Jordan, 51, of Fredericksburg, Va., was acquitted at his court-martial in August of charges he failed to supervise the 11 lower-ranking soldiers convicted for their roles in the abuse, which included the photographing of Iraqi prisoners in painful and sexually humiliating positions.

But he was found guilty of disobeying an order not to talk about the investigation, and the jury recommended a criminal reprimand, the lightest possible punishment.

To Jordan's offense
Maj. Kris Poppe, Jordan's attorney, said he argued that Jordan "faced these very serious charges for a long period of time, that he had been found not guilty of any offense related to the abuse of detainees, and that he had a stellar record."

Rowe agreed.

"In light of the nature of the offense that Jordan had been found guilty of committing and the substantial evidence in mitigation at trial and in post-trial matters submitted by defense counsel, Rowe determined that an administrative reprimand was a fair and appropriate disposition of the matter," Joanna P. Hawkins, a military spokeswoman, said in a statement.

Eugene R. Fidell, a Washington lawyer who specializes in military law, said the decision was not at all surprising.

If disobeying an order had been the only charge against Jordan, the matter almost certainly would not have gone to a court-martial, Fidell said.

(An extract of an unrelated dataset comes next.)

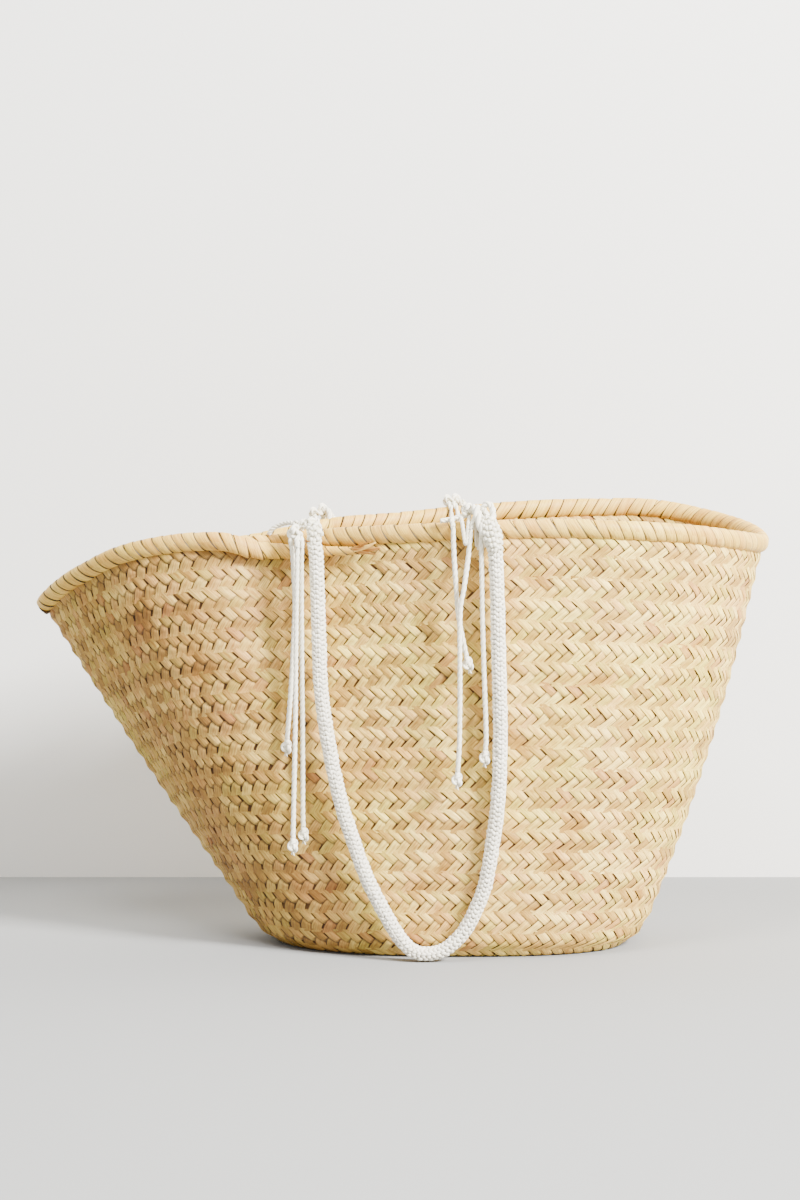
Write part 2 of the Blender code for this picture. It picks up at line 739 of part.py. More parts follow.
def main():
    """Build the bag."""
    clear_scene()
    straw = make_material("straw_braid", (0.72, 0.56, 0.34), 0.62)
    rim_straw = make_material("rim_straw", (0.78, 0.64, 0.38), 0.55)
    rope = make_material("cotton_rope", (0.88, 0.86, 0.80), 0.85)
    cord = make_material("cotton_cord", (0.86, 0.84, 0.77), 0.85)

    body = basket_body(straw)
    rim_roll(rim_straw)
    routes = {"front": FRONT_HANDLE_ROUTE, "back": BACK_HANDLE_ROUTE}
    for name, route in routes.items():
        cord_tube(f"{name}_handle", route, ROPE_DIAMETER, ROPE_DIAMETER * 2, rope)
    for row in LASHINGS:
        lashing(row, routes, body, cord)
    for row in TAILS:
        tail(row, cord)


main()
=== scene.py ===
"""Straw basket bag with white rope handles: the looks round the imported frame.

Run as a script. The braid, the wrapped rim, the knitted ropes and the twisted
cords are made of single strips, wraps, stitches and strands, set in place by
Geometry Nodes or swept along their routes.
"""

import math
from collections import namedtuple

import bmesh
import bpy
import numpy as np
from bpy.props import (
    FloatProperty,
    FloatVectorProperty,
    IntProperty,
    PointerProperty,
)
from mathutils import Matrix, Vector


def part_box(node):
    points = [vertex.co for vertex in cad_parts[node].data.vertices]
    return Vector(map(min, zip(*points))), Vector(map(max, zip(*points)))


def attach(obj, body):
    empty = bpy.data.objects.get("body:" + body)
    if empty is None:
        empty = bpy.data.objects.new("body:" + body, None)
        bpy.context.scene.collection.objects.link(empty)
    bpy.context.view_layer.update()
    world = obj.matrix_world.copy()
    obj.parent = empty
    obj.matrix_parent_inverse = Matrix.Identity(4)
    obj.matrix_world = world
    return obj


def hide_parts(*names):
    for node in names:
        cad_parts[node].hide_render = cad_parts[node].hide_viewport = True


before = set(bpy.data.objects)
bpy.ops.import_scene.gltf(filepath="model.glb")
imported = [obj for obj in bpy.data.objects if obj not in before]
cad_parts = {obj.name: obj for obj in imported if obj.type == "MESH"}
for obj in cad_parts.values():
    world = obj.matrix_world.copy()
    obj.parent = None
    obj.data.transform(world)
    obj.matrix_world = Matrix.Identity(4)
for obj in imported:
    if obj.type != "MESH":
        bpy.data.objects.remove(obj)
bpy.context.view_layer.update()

bl_info = {
    "name": "Straw basket bag",
    "version": (1, 0, 0),
    "blender": (4, 5, 0),
    "location": "3D View > Sidebar > Straw bag",
    "description": "Builds a straw basket bag with rope handles piece by piece",
    "category": "Object",
}

# Main sizes, read from the frame where it shows them
ROLL_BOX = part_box("rim_roll")
MOUTH_LENGTH = ROLL_BOX[1].x - ROLL_BOX[0].x
MOUTH_WIDTH = ROLL_BOX[1].y - ROLL_BOX[0].y
ROLL_HEIGHT = 0.015
ROLL_THICKNESS = 0.011
RIM_HEIGHT = ROLL_BOX[1].z - ROLL_HEIGHT / 2
WALL = 0.0026
ROLL_SEAT = 0.0005
ROLL_BITE = 0.0026
MILLIMETRE = 0.001

# Bottom, measured where the wall's line would meet the floor
BASE_LENGTH = 0.296
BASE_WIDTH = 0.178
BASE_SHIFT = 0.039
BASE_LEFT_POWER = 2.1
BASE_RIGHT_POWER = 2.6
CORNER_INSET = 0.019
CORNER_HEIGHT = 0.024
BELLY = 0.010

# Rows of braid, and how finely the wall's surface is kept
BOTTOM_ROWS = 4
WALL_ROWS = 21
ROW_HEIGHT = 0.016
ROW_STEPS = 8
SURFACE_COLUMNS = 480
FLOOR_CLEARANCE = 0.0028
LINE_SPACING = ROW_HEIGHT * 4
STRIP_BOW = (-0.0002, 0.0004)
STRIP_LIFT = (0.0004, 0.0007)
STRIP_COCK = 0.00024
STRIP_WEAR = 0.00009
STRIP_DIVE = 0.0012
STRIP_WOBBLE = math.radians(1.2)
RING_POINTS = 2001
BACKING_COLUMNS = 160
BACKING_HALF = 0.0004

# Where leaves differ: a turn round the bag, or a row, and how far from it that is felt
WIDE_AT = (0.63, 0.04)
NARROW_AT = (0.52, 0.05)
STEEP_AT = (0.60, 0.10)
# The three below draw the braid darker: painted shade with browner leaf on the left end, and painted shade
# low on the left.
SHADE_AND_BROWN_LEFT_AT = (0.58, 0.13)
SHADE_LOW_AT = (0.63, 0.10)
SHADE_LOW_ROWS_AT = (6, 5)

# Leaf round the roll
WRAP_SIDES = 22
WRAP_KINDS = 8
WRAP_GRAIN = 4.2
WRAP_INSET = 0.0004
WRAP_WOBBLE = math.radians(2.0)
RIM_CORE_SIDES = 12
RIM_CORE_INSET = 0.0008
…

Complaints against decision
But human rights advocates complained that the case did not go higher up the chain of command and said the decision sent a troubling message.

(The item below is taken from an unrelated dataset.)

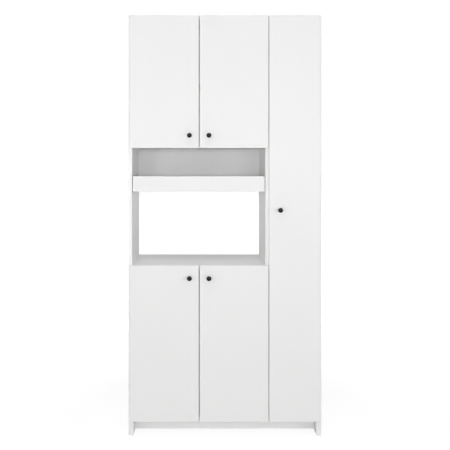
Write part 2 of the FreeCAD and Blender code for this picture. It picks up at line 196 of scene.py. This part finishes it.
def backFinish(name, look):
    finish = Finish(name, specular=look["specular"])
    behind = finish.part(finish.facing, 1) > look["behindFrom"]
    cloud = finish.noise(look["cloudScale"], detail=3.0)
    fibre = finish.noise(look["fibreScale"], detail=6.0, roughness=0.75)
    printed = finish.blend(cloud, look["white"], look["shade"])
    bare = finish.blend(fibre, look["fibreDark"], look["fibre"])
    shallow = look["printedDepthShare"]
    finish.put(colour=finish.blend(behind, printed, bare))
    finish.put(roughness=look["roughness"] + behind * look["bareRoughening"])
    finish.put(normal=finish.bump(fibre * (shallow + behind * (1 - shallow)), look["depth"]))
    return finish.material


backBoard = backFinish("backBoard", backLook)


def metalFinish(name, look):
    finish = Finish(name, metallic=1.0)
    mottle = finish.noise(look["mottleScale"], detail=4.0, roughness=0.6)
    grain = finish.noise(look["grainScale"])
    finish.put(colour=finish.blend(mottle, look["light"], look["dark"]))
    finish.put(roughness=finish.wander(look["roughness"], mottle, look["spread"]))
    finish.put(normal=finish.bump(grain, look["depth"]))
    return finish.material


hingeSteel = metalFinish("hingeSteel", {"light": (0.74, 0.73, 0.70), "dark": (0.62, 0.61, 0.585),
                                        "mottleScale": 90.0, "grainScale": 1500.0, "roughness": 0.27,
                                        "spread": 0.2, "depth": 0.00001})
clipSteel = metalFinish("clipSteel", {"light": (0.70, 0.72, 0.74), "dark": (0.55, 0.57, 0.60),
                                      "mottleScale": 60.0, "grainScale": 900.0, "roughness": 0.36,
                                      "spread": 0.2, "depth": 0.00002})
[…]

"It could not be more clear that prisoner abuse in Iraq and Afghanistan resulted from policies and practices authorized by high-level officials, including military and civilian leaders," said Hira Shamsi, an attorney with the National Security Project of the American Civil Liberties Union. "Although the abuse was systemic and widespread, the accountability for it has been anything but."

Mila Rosenthal, deputy executive director for research and policy for Amnesty International USA, said: "I think we're emboldening dictators and despots around the world. We're saying that it's OK to allow these kinds of abuses to flourish."

Jordan, who remains on active duty at Fort Belvoir, Va., did not respond to a request for comment through his lawyer, but told The Washington Post, which first reported the dismissal of his conviction on Thursday, that the Army "finally got it right."

Jordan: 'I'm gratified and glad'
"I'm still a little bit shocked by it all, but I'm gratified and glad that Gen. Rowe saw it for what it really is," he said. "I don't know if any officer needed to be held accountable, but I obviously don't believe it should have been me."

Jordan joins four other officers who received administrative, or non-criminal, punishment in the scandal, including former Brig. Gen. Janis Karpinski, who was in charge of all U.S.-run prisons in Iraq. She was demoted to colonel for dereliction of duty and an unrelated allegation of shoplifting.

The military found that criminal responsibility for the abuse of prisoners did not rise above Staff Sgt. Ivan L. Frederick, a military policeman who was paroled in October after serving about three years of an eight-year sentence.

Pfc. Lynndie England, who was shown in some of the most lurid photos holding a naked prisoner on a leash and posing with a pyramid of naked detainees, received a three-year sentence and was released after about 16 months.

The only soldier still behind bars for crimes at Abu Ghraib is former Cpl. Charles Graner Jr., who received a 10-year sentence for assault, battery, conspiracy, maltreatment, indecent acts and dereliction of duty.

Jordan acknowledged e-mailing a number of soldiers about the investigation, despite an order not to discuss the case.